Saturday, June 5, 2010

Guest Review - - Welcome to Harmony

Title: Welcome to Harmony
Author: Jodi Thomas
Publisher: Berkley
Release date: June 1, 2010

The protagonist of Jodi Thomas’s Welcome to Harmony is not one of the many individuals who fill the pages of the book but rather the town of Harmony, Texas, ironically named for Harmon Ely, a man “mean as a two-headed snake on a hot rock,” who founded the town in the late 19th century. Ely left his land to the three men who worked for him at his trading post. The roots of the families of these men--the McAllens, the Mathesons, and the Trumans--run deep in the small town, and twigs on the family trees figure prominently in the story.

Sixteen-year-old Reagan grafts herself onto the Truman tree. She is working at the Shady Rest Home in Oklahoma City when she meets Miss Beverly Truman and listens to her tales of Harmony. Deciding that Harmony sounds like the home she has been longing for, Reagan runs away from the last in a long line of foster homes and runs to this Texas town where time seems to have stood still. She adopts Truman as her last name, identifies herself as the granddaughter of Miss Beverly (who was not really a Miss but a widow), and wins the grudging acceptance of curmudgeonly Old Jeremiah, the last of the Trumans, who lives on the family land. She is befriended by Noah McAllen, the youngest McAllen sprig, a rising rodeo star and an embryonic horse rancher while still a high school student.

Noah’s sister, Alexandra, is the town sheriff, a dedicated law enforcement agent who goes wild every Saturday night in an attempt to escape the guilt she feels over her older brother’s death. Hank Matheson is her Saturday night savior. He struggles to keep the Matheson ranch afloat, care for his flock of female relatives that includes his widowed mother, two maiden great-aunts, two divorced sisters, and a handicapped niece, and he serves as the town’s volunteer fire chief. The flames of attraction between Alex and Hank burn as hotly as the arsonist-set fires they combine forces to fight.

A third story thread involves the town undertaker, Tyler Wright, a shy eccentric whose roots in Harmony are nearly as deep as those of the McAllens, the Mathesons, and the Trumans. He proves himself an unlikely but gallant knight, and his budding romance with an online friend is sure to tug the heartstrings of many readers.

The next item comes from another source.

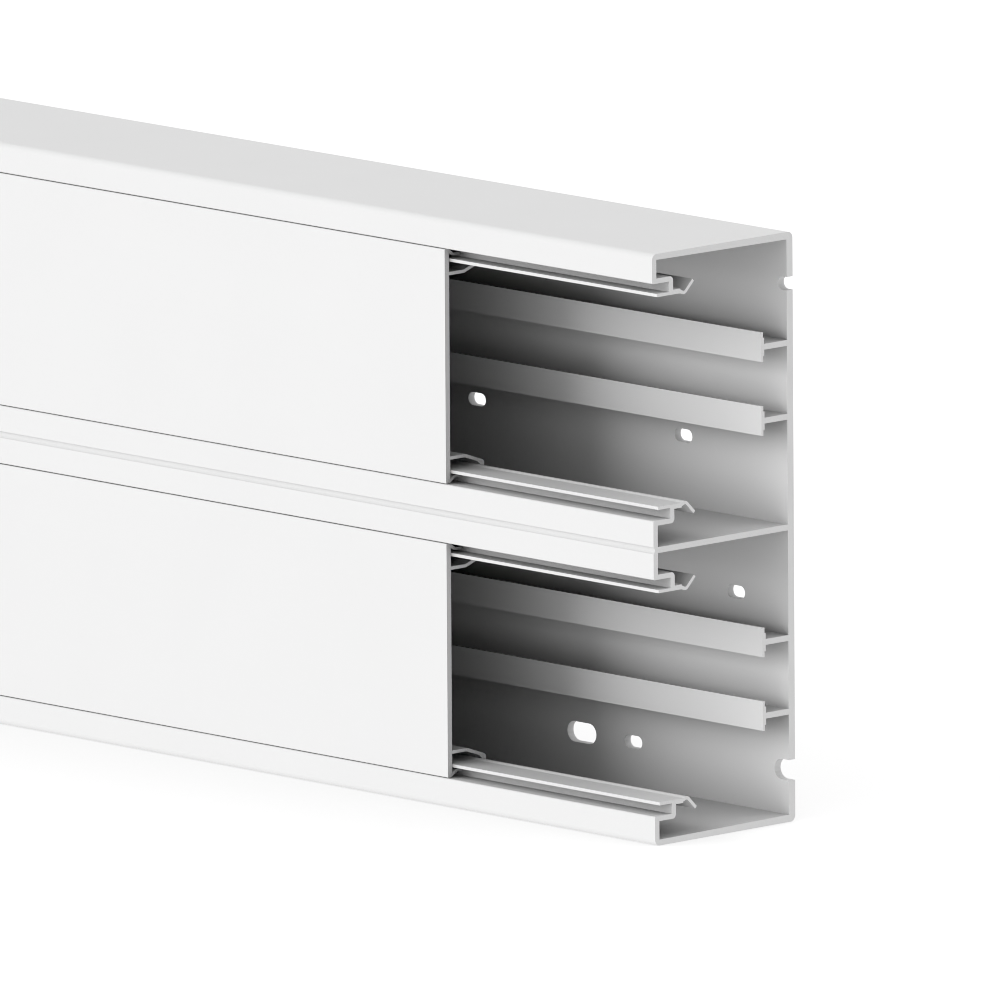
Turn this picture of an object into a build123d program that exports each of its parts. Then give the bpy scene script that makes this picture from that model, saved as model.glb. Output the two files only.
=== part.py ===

Thomas is a multi-Rita winner and the newest member of the RWA Hall of Fame. Readers unfamiliar with her romances will discover immediately the superb story-telling skills that earned her such recognition. She has the gift of creating characters readers care about. From Edith, the waitress at the Blue Moon Diner with a “good heart and a husband who wasn’t worth the iron in his blood,” the first Harmonite that Regan meets to the strong-minded federal arson investigator, the last character to walk on stage, I loved these people. I rarely think of characters in terms of actors who might play them, but I saw Jason Alexander in every one of Tyler Wright’s scenes.

Welcome to Harmony may not be the best choice for those who want their romance fiction along conventional lines with an unwavering focus on a central H/H relationship, but for those who like a large cast of characters, a small-town setting, and what I call an unconventional hybrid of romance and women’s fiction, I highly recommend the book. I’m a big fan of Robyn Carr’s Virgin River books, Susan Wiggs’s Avalon books, and Toni Blake’s Destiny books. I have added Jodi Thomas’s Harmony books to my list. I’m eager to see loose threads picked up and new threads introduced in this series. I’m primed for Book #2.



  1. Thanks for the great review, Janga. I enjoyed Jodi's last contemporary and already have this one on my tbr pile. After reading your review, it's moved to the top of the list!

  2. Great review, Janga! I think Harmony sounds like a town I'd like to "visit." ;-) Robyn Carr's VIRGIN RIVER series is one of my favorites, and if this is anything like it, I'm putting it at the top of my list!

  3. Lovely review, Janga. I love Jodi's historicals. I have not read any of her contemps, but this sounds like a great book.

  4. Janga, this sounds like a wonderful story. The kind I like to call a "feel good" read. Thanks for the great review!

  5. Janga, thank you for your fabulous review. I've been dying waiting for this book to release. My copy should be on its way pretty soon.